NOTES: This is a group known for it's ability to avoid using force by virtue of having one character (Pennywhistle) who can hit mid-forties skill rolls with bluff/diplomacy with ease, and the monk Revan who can do intimidate in the high thirties and low forties with little trouble. As a result, the way I tend to play it is lesser encounters usually figure out quickly that they are outmatched and will back down, flee, or cooperate. This leads to a lot of "non battles" which is fine with me!

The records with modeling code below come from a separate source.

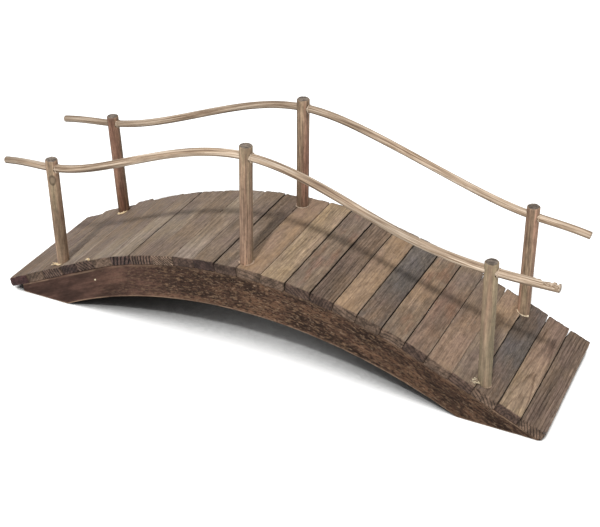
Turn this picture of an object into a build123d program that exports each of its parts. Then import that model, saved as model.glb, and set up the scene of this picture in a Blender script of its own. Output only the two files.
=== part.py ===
from build123d import *
import math
import os

# Miniature moon bridge in millimetres. X runs along the deck, the near side is -Y and Z = 0 is the floor.

# Deck boards, from the left end to the right
board_widths = (18.0, 16.8, 18.7, 15.7, 16.2, 18.0, 17.4, 19.1, 16.9, 16.2, 15.8, 16.3, 17.5,
                17.0, 17.5, 15.8, 16.3, 16.6, 16.1, 15.6, 17.4, 16.0, 16.5, 16.1, 15.6)
board_length = 100.0
board_thickness = 7.1
board_gap = 0.5
board_edge_radius = 0.4
last_board_flare = 1.9

# How far each board's end reaches past the nominal length, negative where it falls short
board_end_reaches = {
    "near": (0.0, -0.5, -0.5, -1.2, -1.2, -0.8, -0.5, 0.0, 0.5, 0.0, 0.0, 0.2, 0.0,
             0.8, 0.3, 0.5, 0.3, 0.5, 0.0, 0.0, 0.5, 0.0, 0.0, -0.5, 0.0),
    "far": (-1.8, 2.5, 0.3, 4.3, 0.2, -0.2, -0.7, -1.1, -0.4, 0.7, 2.2, 1.3, 2.3,
            2.8, 2.2, 2.0, 1.7, 1.8, 1.8, 2.0, 1.8, 2.2, 2.8, 2.2, 1.8),
}

# Arched stringers. The top is an arc that runs on in straight ends, and the soffit is one arc
top_radius = 301.0
end_slope_degrees = 24.2
soffit_radius = 336.0
crown_depth = 28.0
stringer_thickness = 18.0
stringer_inset = 0.8
deck_shift = 2.1
deck_end_clearance = 0.3
left_overhang = 9.4
right_overhang = 0.1

# Dowel posts, left, middle and right on each side: place along X, height over the deck and lean towards +X
post_x = {"near": (-160.1, -2.5, 163.9), "far": (-162.6, -3.1, 161.5)}
post_heights = {"near": (85.6, 87.0, 88.9), "far": (82.2, 82.9, 81.5)}
post_lean_degrees = {"near": (3.8, 4.2, 0.5), "far": (1.3, 3.2, 1.4)}
post_diameter = 8.9
post_top_radius = 0.8
post_foot_chamfer = 0.5
socket_depth = 14.0
socket_clearance = 0.3

# Cane rails, threaded through the posts below their tops, with two points in each bay. Each free end past
# the last posts has a reach, and a rise at its middle and at its tip
rail_diameters = {"near": 5.8, "far": 5.4}
rail_bore_clearance = 0.4
rail_end_radius = 0.8
rail_drops = {"near": (6.8, 7.8, 6.4), "far": (6.2, 6.6, 7.0)}
rail_bay_heights = {"near": (67.5, 73.6, 73.2, 69.0), "far": (65.4, 70.3, 70.3, 66.8)}
rail_end_reaches = {"near": (41.2, 41.3), "far": (45.2, 38.1)}
rail_middle_rises = {"near": (-0.6, -0.9), "far": (-1.8, -2.4)}
rail_tip_rises = {"near": (-2.3, -1.1), "far": (-4.6, -5.7)}

os.makedirs("parts", exist_ok=True)

end_slope = math.radians(end_slope_degrees)
side_sign = {"near": -1, "far": 1}


def from_crown(distance):
    """Run along X, drop below the crown and slope of the stringer top, a distance along it from the crown."""
    slope = max(-end_slope, min(end_slope, distance / top_radius))
    straight = distance - slope * top_radius
    run = top_radius * math.sin(slope) + straight * math.cos(slope)
    drop = top_radius * (1 - math.cos(slope)) + straight * math.sin(slope)
    return run, drop, slope


# The boards run from deck_start to deck_end along the top. X = 0 is midway between the deck's two ends, and the
# lower end's bottom edge, at the flare, clears the floor
deck_length = sum(board_widths) + board_gap * (len(board_widths) - 1)
deck_start = deck_shift - deck_length / 2
deck_end = deck_shift + deck_length / 2
start_run, start_drop, start_slope = from_crown(deck_start)
end_run, end_drop, deck_end_slope = from_crown(deck_end)
deck_left = start_run + board_thickness * math.sin(start_slope)
deck_right = end_run + board_thickness * math.sin(deck_end_slope) + last_board_flare * math.cos(deck_end_slope)
crown_x = -(deck_left + deck_right) / 2
crown_height = deck_end_clearance + max(start_drop, end_drop + last_board_flare * math.sin(deck_end_slope))

# Y = 0 is midway between the furthest near and far board ends, which sets the bridge's middle line a little off it
middle_y = (max(board_end_reaches["near"]) - max(board_end_reaches["far"])) / 2


def top_plane(distance):
    """Plane that touches the stringer tops a distance along them from the crown, with its Z pointing out."""
    run, drop, slope = from_crown(distance)
    return Plane(origin=(crown_x + run, middle_y, crown_height - drop),
                 x_dir=(math.cos(slope), 0, -math.sin(slope)), z_dir=(math.sin(slope), 0, math.cos(slope)))


def deck_point(x):
    """Point of the deck's walking surface at X = x, in the middle of the bridge."""
    distance = x - crown_x
    for correction in range(30):
        plane = top_plane(distance)
        surface = plane.origin + plane.z_dir * board_thickness
        distance += x - surface.X
    return surface


# Stringer outline
left_tip = top_plane(deck_start + left_overhang).origin
right_tip = top_plane(deck_end - right_overhang).origin
arc_left = top_plane(-end_slope * top_radius).origin
arc_right = top_plane(end_slope * top_radius).origin
soffit_height = crown_height - crown_depth
soffit_half_span = math.sqrt(soffit_radius**2 - (soffit_radius - soffit_height) ** 2)
soffit_left = (crown_x - soffit_half_span, 0)
soffit_right = (crown_x + soffit_half_span, 0)

with BuildSketch(Plane.XZ) as stringer_outline:
    with BuildLine():
        ThreePointArc((arc_left.X, arc_left.Z), (crown_x, crown_height), (arc_right.X, arc_right.Z))
        Polyline((arc_right.X, arc_right.Z), (right_tip.X, right_tip.Z), (right_tip.X, 0), soffit_right)
        ThreePointArc(soffit_right, (crown_x, soffit_height), soffit_left)
        Polyline(soffit_left, (left_tip.X, 0), (left_tip.X, left_tip.Z), (arc_left.X, arc_left.Z))
    make_face()

# Post axes. Each foot plane lies on the floor of its socket, in the middle of the stringer, and points up the post
stringer_middle = board_length / 2 - stringer_inset - stringer_thickness / 2
buried_length = board_thickness + socket_depth
posts = []
for side, sign in side_sign.items():
    for place, x, height, lean_degrees, drop in zip(
        ("left", "middle", "right"), post_x[side], post_heights[side], post_lean_degrees[side], rail_drops[side]
    ):
        lean = math.radians(lean_degrees)
        axis = Vector(math.sin(lean), 0, math.cos(lean))
        foot = deck_point(x) + Vector(0, sign * stringer_middle, 0) - axis * buried_length
        length = buried_length + height
        posts.append({
            "name": f"{side}_{place}_post",
            "side": side,
            "plane": Plane(origin=foot, x_dir=(0, 1, 0), z_dir=axis),
            "length": length,
            "rail_point": foot + axis * (length - drop),
        })

# Rail curves, through the posts and past the end ones
rail_curves = {}
for side, sign in side_sign.items():
    through = [post["rail_point"] for post in posts if post["side"] == side]
    bay_heights = rail_bay_heights[side]
    bays = []
    for number, height in enumerate(bay_heights):
        start, end = through[number // 2], through[number // 2 + 1]
        bay_x = start.X + (end.X - start.X) * (number % 2 + 1) / 3
        bays.append(deck_point(bay_x) + Vector(0, sign * stringer_middle, height))
    free_ends = []
    for post_point, direction, reach, middle_rise, tip_rise in zip(
        (through[0], through[2]), (-1, 1), rail_end_reaches[side], rail_middle_rises[side], rail_tip_rises[side]
    ):
        free_ends.append((post_point + Vector(direction * reach / 2, 0, middle_rise),
                          post_point + Vector(direction * reach, 0, tip_rise)))
    (left_middle, left_end), (right_middle, right_end) = free_ends
    with BuildLine():
        rail_curves[side] = Spline(left_end, left_middle, through[0], *bays[:2], through[1], *bays[2:],
                                   through[2], right_middle, right_end)

# Stringers, with a blind socket under each post
for side, sign in side_sign.items():
    with BuildPart() as stringer:
        with BuildSketch(Plane.XZ.offset(-middle_y - sign * stringer_middle)):
            add(stringer_outline.sketch_local)
        extrude(amount=stringer_thickness / 2, both=True)
        for post in posts:
            with Locations(post["plane"]):
                Cylinder((post_diameter + socket_clearance) / 2, post["length"],
                         align=(Align.CENTER, Align.CENTER, Align.MIN), mode=Mode.SUBTRACT)
    stringer.part.label = f"{side}_stringer"
    export_step(stringer.part, f"parts/{side}_stringer.step")

# Deck boards, each flat and touching the stringers along its own middle, bored where a post passes. The last
# board flares out towards its near end
board_start = deck_start
for number, board_width in enumerate(board_widths, start=1):
    near_end = -(board_length / 2 + board_end_reaches["near"][number - 1])
    far_end = board_length / 2 + board_end_reaches["far"][number - 1]
    flare = last_board_flare if number == len(board_widths) else 0
    with BuildPart() as board:
        with BuildSketch(top_plane(board_start + board_width / 2)):
            Polygon((-board_width / 2, near_end), (board_width / 2 + flare, near_end),
                    (board_width / 2, far_end), (-board_width / 2, far_end), align=None)
        extrude(amount=board_thickness)
        long_edges = board.edges().filter_by(lambda edge: edge.length > board_length / 2)
        fillet(long_edges, board_edge_radius)
        for post in posts:
            with Locations(post["plane"]):
                Cylinder((post_diameter + socket_clearance) / 2, post["length"],
                         align=(Align.CENTER, Align.CENTER, Align.MIN), mode=Mode.SUBTRACT)
    board.part.label = f"deck_board_{number:02d}"
    export_step(board.part, f"parts/deck_board_{number:02d}.step")
    board_start += board_width + board_gap

# Posts, bored across along the rail's own direction
for post in posts:
    rail_curve = rail_curves[post["side"]]
    rail_direction = rail_curve.tangent_at(rail_curve.param_at_point(post["rail_point"]))
    with BuildPart() as dowel:
        with BuildSketch(post["plane"]):
            Circle(post_diameter / 2)
        extrude(amount=post["length"])
        fillet(dowel.faces().sort_by(Axis.Z)[-1].edges(), post_top_radius)
        chamfer(dowel.faces().sort_by(Axis.Z)[0].edges(), post_foot_chamfer)
        with Locations(Plane(origin=post["rail_point"], z_dir=rail_direction)):
            Cylinder((rail_diameters[post["side"]] + rail_bore_clearance) / 2, 2 * post_diameter,
                     mode=Mode.SUBTRACT)
    dowel.part.label = post["name"]
    export_step(dowel.part, f"parts/{post['name']}.step")

# Rails
for side, rail_curve in rail_curves.items():
    with BuildPart() as rail:
        with BuildLine():
            add(rail_curve)
        with BuildSketch(Plane(origin=rail_curve @ 0, z_dir=rail_curve % 0)):
            Circle(rail_diameters[side] / 2)
        sweep()
        fillet(rail.faces().filter_by(GeomType.PLANE).edges(), rail_end_radius)
    rail.part.label = f"{side}_rail"
    export_step(rail.part, f"parts/{side}_rail.step")
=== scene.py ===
"""Looks of a miniature moon bridge: weathered deck boards on arched stringers, dowel posts and cane rails.

X runs along the deck, the near side is -Y and Z = 0 is the floor. Shapes are worked out in millimetres.
"""
import math
from collections import namedtuple

import bmesh
import bpy
import numpy as np
from bpy.props import FloatProperty, FloatVectorProperty, PointerProperty
from mathutils import Matrix, Vector


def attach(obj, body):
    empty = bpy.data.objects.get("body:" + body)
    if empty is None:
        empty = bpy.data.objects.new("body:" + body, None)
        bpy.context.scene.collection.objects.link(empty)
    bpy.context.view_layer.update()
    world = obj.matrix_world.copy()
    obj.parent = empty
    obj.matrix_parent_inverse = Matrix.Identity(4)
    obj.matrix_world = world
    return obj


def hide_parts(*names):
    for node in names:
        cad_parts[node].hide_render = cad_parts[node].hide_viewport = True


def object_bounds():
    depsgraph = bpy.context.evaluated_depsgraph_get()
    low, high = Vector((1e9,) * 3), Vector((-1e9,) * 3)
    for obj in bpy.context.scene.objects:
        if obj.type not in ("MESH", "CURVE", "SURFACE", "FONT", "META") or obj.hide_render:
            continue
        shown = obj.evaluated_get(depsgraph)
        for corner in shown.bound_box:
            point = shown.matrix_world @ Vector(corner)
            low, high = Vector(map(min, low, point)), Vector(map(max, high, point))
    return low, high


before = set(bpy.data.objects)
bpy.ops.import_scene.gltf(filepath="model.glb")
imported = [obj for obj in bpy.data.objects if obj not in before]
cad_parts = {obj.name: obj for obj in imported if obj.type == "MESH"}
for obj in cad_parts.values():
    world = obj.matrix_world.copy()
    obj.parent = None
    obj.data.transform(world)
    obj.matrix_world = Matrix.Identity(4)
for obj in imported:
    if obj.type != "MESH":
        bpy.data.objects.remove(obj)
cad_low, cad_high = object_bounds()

bl_info = {
    "name": "Moon Bridge",
    "version": (1, 0, 0),
    "blender": (4, 5, 0),
    "location": "3D View > Sidebar > Moon Bridge",
    "description": "Makes the weathered wood and cane of a miniature moon bridge",
    "category": "Add Mesh",
}

MM = 0.001

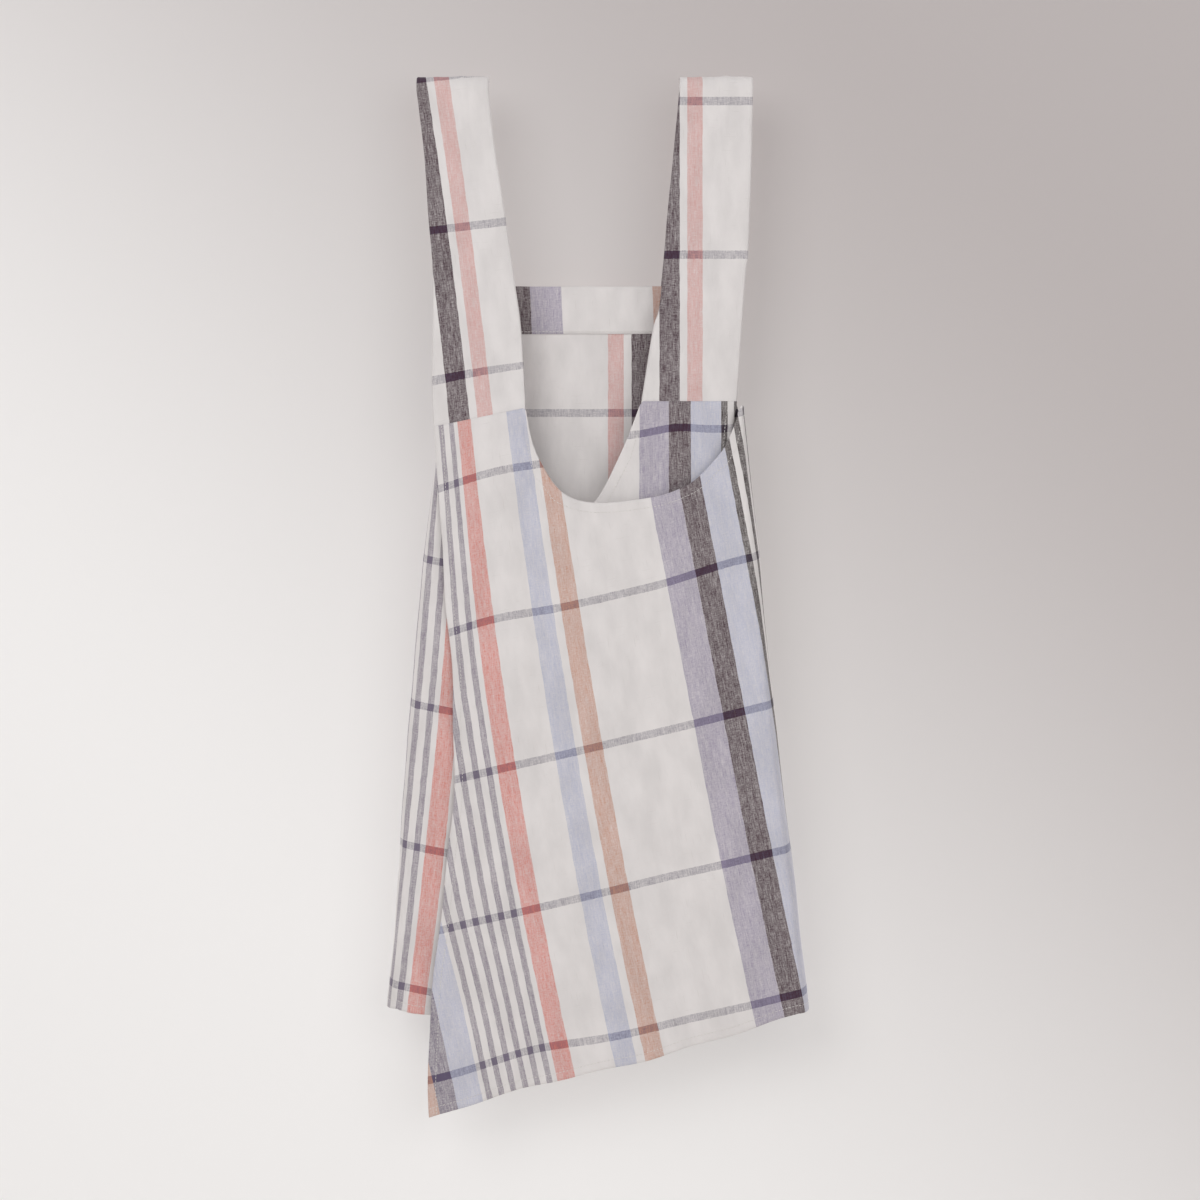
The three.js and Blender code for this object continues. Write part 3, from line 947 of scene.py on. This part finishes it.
def front_panel():
    uv = panel_cloth(panel)
    z = panel[:, 0, 2]
    band_foot = int(np.argmax(z < BIB_TOP * DOWN - BIB_BAND - 1))
    left_end = int(np.argmax(z < left_fold[0, 1]))
    right_end = int(np.argmax(z < right_fold[0, 1]))
    cloth = hang(cloth_sheet("front_panel_cloth", panel, uv), "front_panel")
    left = band_piece("left_armhole_band", panel, "first", BAND, -1, uv, first=band_foot, last=left_end)
    hang(left, "left_armhole_facing")
    right = band_piece("right_armhole_band", panel, "last", BAND, -1, uv, first=band_foot, last=right_end)
    hang(right, "right_armhole_facing")
    hem = hang(band_piece("front_panel_hem", panel, "foot", HEM, -1, uv))
    thread = hang(stitches("front_panel_stitching", [
        stitch_row(panel, "top", BIB_BAND - 2, 1),
        stitch_row(panel, "foot", HEM - 1, 1),
        stitch_row(panel, "first", BAND - 1, 1, last=left_end),
        stitch_row(panel, "last", BAND - 1, 1, last=right_end),
    ]), material=THREAD_MATERIAL)


def bib_band():
    """The deep band inside the bib's top edge. The strap ends are caught behind it."""
    rows = int(np.argmax(panel[:, 0, 2] < BIB_TOP * DOWN - BIB_BAND)) + 1
    grid = panel[:rows].copy()
    # Over the strap ends the band stands further out, and its top edge rolls up a little.
    over_strap = ease((np.abs(grid[..., 0]) / ACROSS - 52) / 12)
    grid[..., 1] -= 1.0 + 2.3 * over_strap * ease((grid[..., 2] - grid[-1:, :, 2]) / 30)
    grid[..., 2] += 0.6 * ease((grid[..., 2] - BIB_TOP * DOWN + 6) / 6)
    sheet = cloth_sheet("bib_inside_band", grid[:, ::-1], band_cloth(grid)[:, ::-1])
    cloth = hang(sheet, "bib_band")
    row = stitch_row(grid, "foot", 2.0, -1)
    thread = hang(stitches("bib_band_stitching", [row]), material=THREAD_MATERIAL)


def straps():
    """A strap's front leg lies behind its wing's top edge, with its foot pressed thin."""
    lap = CLOTH / 2 + STRAP * 0.3 + 0.2
    left_front = strap_front("left_strap_front_leg", LEFT_LEG, OUTER_Y + lap, left_strap_cloth)
    dress(left_front, LINEN, ["left_strap_front"])
    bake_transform(left_front)
    left_back = strap_back("left_strap_back_leg", -1, LEFT_LEG, left_strap_cloth)
    hang(left_back, "left_strap_back")
    right_front = strap_front("right_strap_front_leg", RIGHT_LEG, UNDER_Y + lap, right_strap_cloth)
    hang(right_front, "right_strap_front")
    right_back = strap_back("right_strap_back_leg", 1, RIGHT_LEG, right_strap_cloth)
    hang(right_back, "right_strap_back")


outer_wing()
under_wing()
front_panel()
bib_band()
straps()

# ---- studio --------------------------------------------------------------------------------

# Sizes are in metres from here on.
FLOOR_Z = -1.5
FLOOR_HALF = 4
WALL_Y = 0.055
WALL_HALF = 1.6
WALL_TOP = 0.9
CAMERA_AWAY = 2.715     # from the outer wing to the camera
scene = bpy.context.scene


def backdrop_material():
    """Warm grey, with painted light that makes it paler towards the lower left and darker towards the top
    right. It is clear from behind, where the apron is seen too.
    """
    g = Graph("backdrop")
    place = g.nodes.new("ShaderNodeNewGeometry")
    split = g.nodes.new("ShaderNodeSeparateXYZ")
    g.put(split.inputs[0], place.outputs["Position"])
    # Painted light falloff: the colour and the glow below get paler towards the lower left and darker
    # towards the top right.
    slope = g.math("MULTIPLY_ADD", split.outputs["X"], 0.9, split.outputs["Z"])
    shade = g.range(slope, -1.15, 0.35)
    # Half of its light is its own, which keeps the shadows on it faint.
    g.put(g.shader.inputs["Base Color"], g.blend(shade, (0.54, 0.53, 0.52), (0.30, 0.275, 0.27)))
    g.put(g.shader.inputs["Emission Color"], g.blend(shade, (0.36, 0.35, 0.345), (0.205, 0.187, 0.183)))
    g.shader.inputs["Emission Strength"].default_value = 1.0
    g.shader.inputs["Roughness"].default_value = 0.95
    clear = g.nodes.new("ShaderNodeBsdfTransparent")
    choose = g.nodes.new("ShaderNodeMixShader")
    g.put(choose.inputs[0], place.outputs["Backfacing"])
    g.put(choose.inputs[1], g.shader.outputs["BSDF"])
    g.put(choose.inputs[2], clear.outputs["BSDF"])
    g.put(g.nodes["Material Output"].inputs["Surface"], choose.outputs[0])
    return g.material


def floor_material():
    g = Graph("floor")
    g.shader.inputs["Base Color"].default_value = (0.72, 0.70, 0.68, 1.0)
    g.shader.inputs["Roughness"].default_value = 0.9
    return g.material


def flat_stage(name, corners, material):
    mesh = bpy.data.meshes.new(name)
    mesh.from_pydata(corners, [], [(0, 1, 2, 3)])
    mesh.materials.append(material)
    obj = bpy.data.objects.new(name, mesh)
    scene.collection.objects.link(obj)
    return obj


wall = flat_stage("backdrop", [
    (-WALL_HALF, WALL_Y, FLOOR_Z),
    (WALL_HALF, WALL_Y, FLOOR_Z),
    (WALL_HALF, WALL_Y, WALL_TOP),
    (-WALL_HALF, WALL_Y, WALL_TOP),
], backdrop_material())
wall.visible_shadow = False
flat_stage("floor", [
    (-FLOOR_HALF, -FLOOR_HALF, FLOOR_Z),
    (FLOOR_HALF, -FLOOR_HALF, FLOOR_Z),
    (FLOOR_HALF, FLOOR_HALF, FLOOR_Z),
    (-FLOOR_HALF, FLOOR_HALF, FLOOR_Z),
], floor_material())


def softbox(name, place, aim, size, power):
    light = bpy.data.lights.new(name, "AREA")
    light.shape = "SQUARE"
    light.size = size
    light.energy = power
    obj = bpy.data.objects.new(name, light)
    obj.location = place
    obj.rotation_euler = (Vector(aim) - Vector(place)).to_track_quat("-Z", "Y").to_euler()
    scene.collection.objects.link(obj)


APRON_MIDDLE = (0.0, 0.0, -0.5)
softbox("key", (-1.3, -2.3, 0.8), APRON_MIDDLE, 1.7, 29)
softbox("fill", (1.4, -2.7, 0.1), APRON_MIDDLE, 2.2, 22)
softbox("back_key", (1.4, 2.4, 1.1), APRON_MIDDLE, 1.8, 52)
softbox("back_fill", (-1.9, 2.2, -0.3), APRON_MIDDLE, 2.2, 22)

world = bpy.data.worlds.new("studio")
world.use_nodes = True
world.node_tree.nodes["Background"].inputs["Color"].default_value = (0.92, 0.92, 0.94, 1.0)
world.node_tree.nodes["Background"].inputs["Strength"].default_value = 0.49
scene.world = world
scene.view_settings.view_transform = "Standard"

camera = bpy.data.objects.new("camera", bpy.data.cameras.new("camera"))
camera.data.lens = 85
camera.data.sensor_width = 36
camera.location = (0.0153, OUTER_Y * MM - CAMERA_AWAY, -0.503)
camera.rotation_euler = (math.pi / 2, 0, 0)
scene.collection.objects.link(camera)
scene.camera = camera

The actual adventurers Revan and Pennywhistle are part of what was a larger group of 6 adventurers that gamed in the same campaign from 2010-2012, reaching level 14 before "retiring" after which they have had a couple more one-shot adventures. Their campaign defined the bulk of the Warlords of Lingusia era of the campaign, with their adventurers starting in 3,494 and reaching 3,502 in tonight's game. Missing from the group is the monk Horus, the Ratkin Swashbuckling Captain who's name I forget, a psionic elf, and a female half-orc paladin (named Target); there are others who were in-and-out as well.

Malin came from a lengthy level 1-15 campaign in Chirak which also involved time travel and was one of my most batshit crazy campaigns to date. She is a planar denizen so her presence in a different prime material plan isn't all that difficult to account for, actually.

Going back to Pathfinder at high level is easy pleasy for this group, which is very relaxed about the process and much more in to the diplomatic/social element then getting in to constant fights. Pathfinder high level fights tend to be crazily swingy, I've noticed...either the PCs wipe out the opposition with overwhelming force, of the opposition has some key immunity or attack that is devasating in turn. Still....there will be some fights, especially next session! I hope, anyway.....they will probably talk the monsters out of it and make friends.

Also, a hearty endorsement for Monster Codex. It's a very useful book when you want to use more conventional races for high level gaming and (as I do) you have no time or desire to spend hours working out stat blocks.